I’ll forward this to the OpenGL driver team.

It is not a good idea to build primitives with such huge numbers (here ~98 million) of vertices per primitive in general.
That has disadvantages for building the display list, frustum culling primitives, transferring data to the GPU, and rendering. It’s really not going to perform optimally even if it worked.
Splitting the huge chunk into smaller primitives is actually a recommended technique for better performance.

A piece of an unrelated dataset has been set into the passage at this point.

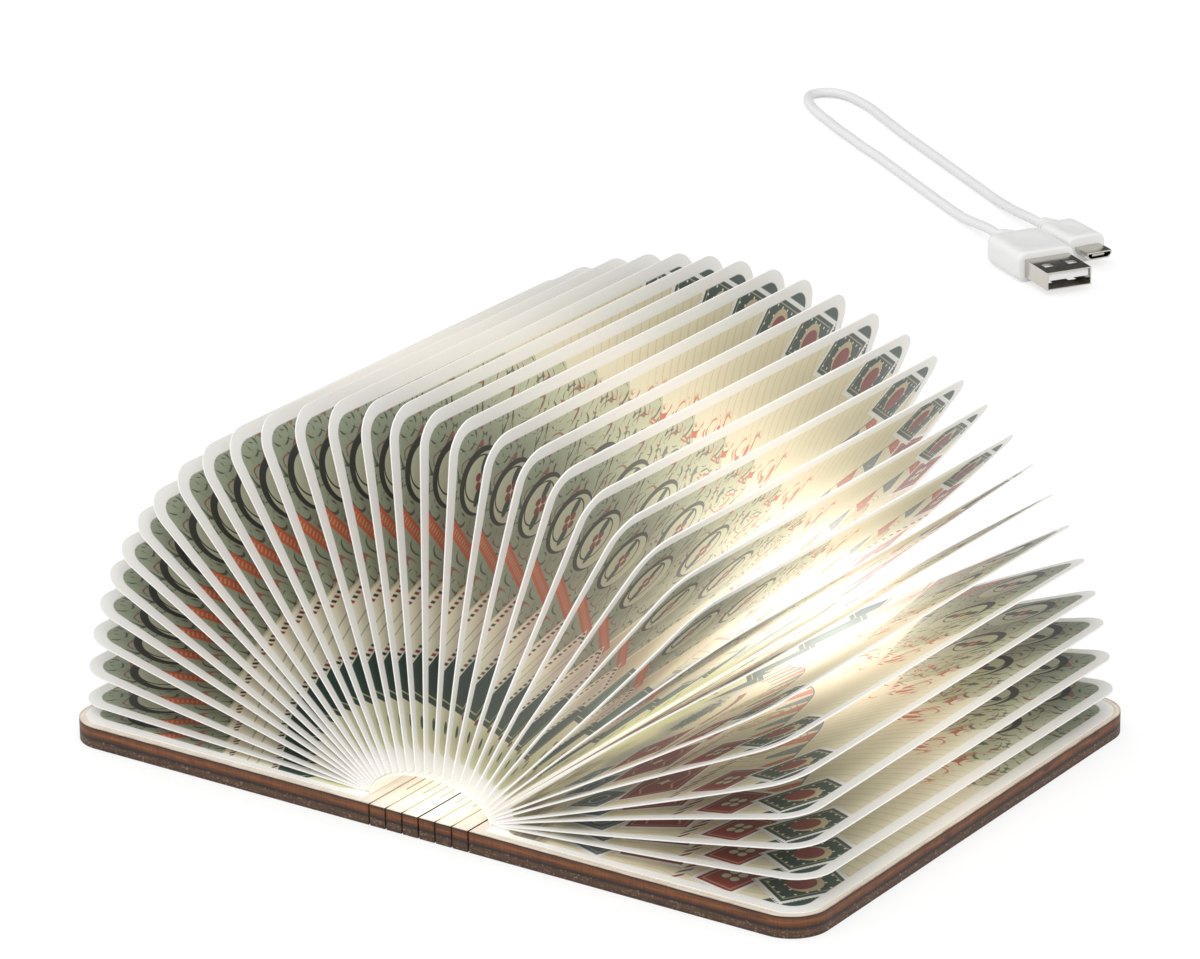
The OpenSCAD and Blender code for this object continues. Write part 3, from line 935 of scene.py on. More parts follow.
@dataclass(frozen=True)
class PrintedPaper:
    """Coated white paper with the page print, lit from the lamp inside the book.

    Attributes:
        name: the material's name.
        lit: strength of the lamp's light where it is strongest.
        washed_out: colour that the print fades towards where the light is strong.
    """

    name: str = "printed_paper"
    lit: float = 0.84
    washed_out: str = "#FCFBFA"

    def material(self) -> bpy.types.Material:
        """Makes the material, which reads the leaf's page map.

        Returns:
            The material.
        """
        made, pad, shader = new_material(self.name)
        page = pad.node("ShaderNodeUVMap", uv_map=PAGE_MAP).outputs[0]
        place = pad.node("ShaderNodeTexCoord").outputs["Object"]
        picture = pad.grouped(PagePrint().tree(), Page=page).outputs["Colour"]
        lit = pad.node("ShaderNodeAttribute", attribute_name=LIT_ATTRIBUTE).outputs["Fac"]
        lamp = pad.grouped(LampLight().tree(), Page=page, Place=place, Lit=lit)
        light = Value(pad, lamp.outputs["Light"])
        fibre = pad.noise(place, 1400.0, 3.0, 0.7)
        pad.feed(shader.inputs["Base Color"], pad.scaled(picture, fibre.ramp(0.1, 0.9) * 0.04 + 0.97))
        pad.feed(shader.inputs["Roughness"], 0.42 + fibre * 0.12)
        glow = pad.mix(light.ramp(0.25, 0.8) * 0.55 + 0.35, picture, linear(self.washed_out))
        pad.feed(shader.inputs["Emission Color"], pad.scaled(glow, light))
        shader.inputs["Emission Strength"].default_value = self.lit
        pad.relief(shader, fibre, 0.12, 0.03 * MM)
        return made


class MouldMarks(EffectGroup):
    """Fine texture of a moulded or plated skin: a slow change of tone, pores and handling marks."""

    name = "mould_marks"
    inputs = (("Place", "Vector"), ("Colour", "Color"), ("Wear", "Float"))
    outputs = (("Colour", "Color"), ("Roughness", "Float"), ("Height", "Float"))

    def fill(self, pad: NodePad, given: bpy.types.NodeOutputs) -> dict[str, object]:
        """Darkens the colour by tone, pores and marks, and changes its roughness by the marks.

        Args:
            pad: the group's tree.
            given: the group's inputs.

        Returns:
            Colour, change of roughness and height.
        """
        wear = Value(pad, given["Wear"])
        tone = pad.noise(given["Place"], 90.0, 2.0)
        pores = pad.noise(given["Place"], 5200.0, 2.0, 0.7)
        marks = pad.noise(given["Place"], 700.0, 4.0, 0.7)
        dark = tone.ramp(0.3, 0.8) * 0.35 + pores.ramp(0.4, 0.8) * 0.3 + marks.ramp(0.5, 0.8) * 0.35
        return {"Colour": pad.scaled(given["Colour"], 1.0 - dark * wear),
                "Roughness": marks.ramp(0.3, 0.8) * 0.16 - 0.05,
                "Height": pores * 0.6 + marks * 0.4}


@dataclass(frozen=True)
class Skin:
    """A moulded, plated or glowing surface with fine marks.

    Attributes:
        name: the material's name.
        colour: its colour on screen.
        roughness: its mean roughness.
        metallic: 1 for bare or plated metal.
        wear: how much the marks darken it.
        glow: strength of its light, which for the tray and the root strip is painted lamp light.
        glow_colour: colour of that light.
        coat: weight of a clear gloss over it.
    """

    name: str
    colour: str
    roughness: float
    metallic: float = 0.0
    wear: float = 0.08
    glow: float = 0.0
    glow_colour: str = "#FFF4DC"
    coat: float = 0.0

    def material(self) -> bpy.types.Material:
        """Makes the material.

        Returns:
            The material.
        """
        made, pad, shader = new_material(self.name)
        place = pad.node("ShaderNodeTexCoord").outputs["Object"]
        marks = pad.grouped(MouldMarks().tree(), Place=place, Colour=linear(self.colour),
                            Wear=self.wear)
        pad.feed(shader.inputs["Base Color"], marks.outputs["Colour"])
        pad.feed(shader.inputs["Roughness"], Value(pad, marks.outputs["Roughness"]) + self.roughness)
        shader.inputs["Metallic"].default_value = self.metallic
        shader.inputs["Coat Weight"].default_value = self.coat
        pad.relief(shader, marks.outputs["Height"], 0.1, 0.02 * MM)
        if self.glow:
            shader.inputs["Emission Color"].default_value = linear(self.glow_colour)
            shader.inputs["Emission Strength"].default_value = self.glow
        return made


def new_material(name: str) -> tuple[bpy.types.Material, NodePad, bpy.types.Node]:
    """Starts a material.

    Args:
        name: its name.

    Returns:
        The material, its node pad and its Principled shader.
    """
    made = bpy.data.materials.new(name)
    made.use_nodes = True
    return made, NodePad(made.node_tree), made.node_tree.nodes["Principled BSDF"]


class Finish(Enum):
    """Every finish of the lamp."""

    PLYWOOD = Plywood()
    PAGE = PrintedPaper()
    # The root strip and the tray glow with painted lamp light; the diffuser and the light chips are the
    # lamp itself.
    STRIP = Skin("warm_lit_paper", "#F4F1EA", 0.7, glow=0.22, glow_colour="#FFF9EA")
    TRAY = Skin("white_tray_plastic_painted_glow", "#EDEBE6", 0.45, glow=0.3)
    DIFFUSER = Skin("opal_diffuser", "#F6F1E4", 0.5, glow=1.8)
    CHIPS = Skin("lit_light_chips", "#F3E7B5", 0.4, glow=3.0)
    BOARD = Skin("green_circuit_board", "#2E5B3C", 0.45, wear=0.3)
    BATTERY = Skin("battery_foil", "#B9BCC0", 0.35, metallic=0.6, wear=0.2)
    SWITCH = Skin("dark_switch_plastic", "#2C2D2E", 0.5, wear=0.2)
    NICKEL = Skin("nickel_plate", "#C4C1BA", 0.25, metallic=1.0, wear=0.15)
    STEEL = Skin("bright_plug_steel", "#C9C5BD", 0.17, metallic=1.0, wear=0.12)
    PLUG = Skin("white_plug_plastic", "#EDEDEC", 0.38, coat=0.15)
    JACKET = Skin("white_lead_jacket", "#E9E9EA", 0.42, coat=0.1)

    @functools.cache
    def material(self) -> bpy.types.Material:
        """The finish's material, made when it is first asked for."""
        return self.value.material()

    def dress(self, piece: bpy.types.Object) -> None:
        """Puts the finish all over a piece."""
        piece.data.materials.clear()
        piece.data.materials.append(self.material())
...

You picked one million which I would have used as well.

Does this mean your application is normally using immediate mode with this number of primitives and you call one of the render functions inside glNewList()/glEndList() to compile the data, so you’re unable to chunk it into multiple primitives?

Thanks for having forwarded this issue to the OpenGL driver team !

i understand this is not the most optimal way to do things …
unfortunatly, paraview is a pretty big application (~ 6 million lines, i wrote zero of them …)
and written in C++.

the “big” loop will call
vtkOpenGLPainterDeviceAdapter::SendAttribute(int index, int numcomp,
int type, const void attribute, vtkIdType offset/=0*/)
at least twice per iteration, and not directly.
index will choose the primitive to be called (glVertex, glNormal, glColor, glTexCoord, …)

i was able to patch this function, but this is really a ugly hack.
glEnd/glBegin can be inserted only every 4 vertices when drawing GL_QUADS,
every 3 vertices when drawing GL_TRIANGLES, every 3 vertices (but wait, we need to replay the last two vertices
after glBegin) when drawing GL_TRIANGLE_STRIP, …

so bottom line, i fully understand the benefits of building primitives with reasonable numbers of vertices,
but in the case of paraview, that might require some (heavy) re-engineering.

The problem with this reproducer is fixed and will be available in a future driver, but this way of sending one triangle strip with hundred millions of vertices is not generally solved. Sending even more vertices or more attributes per vertex will result in out of memory errors then.
Splitting the triangle strips into smaller primitives or using independent primitives would be the better approach.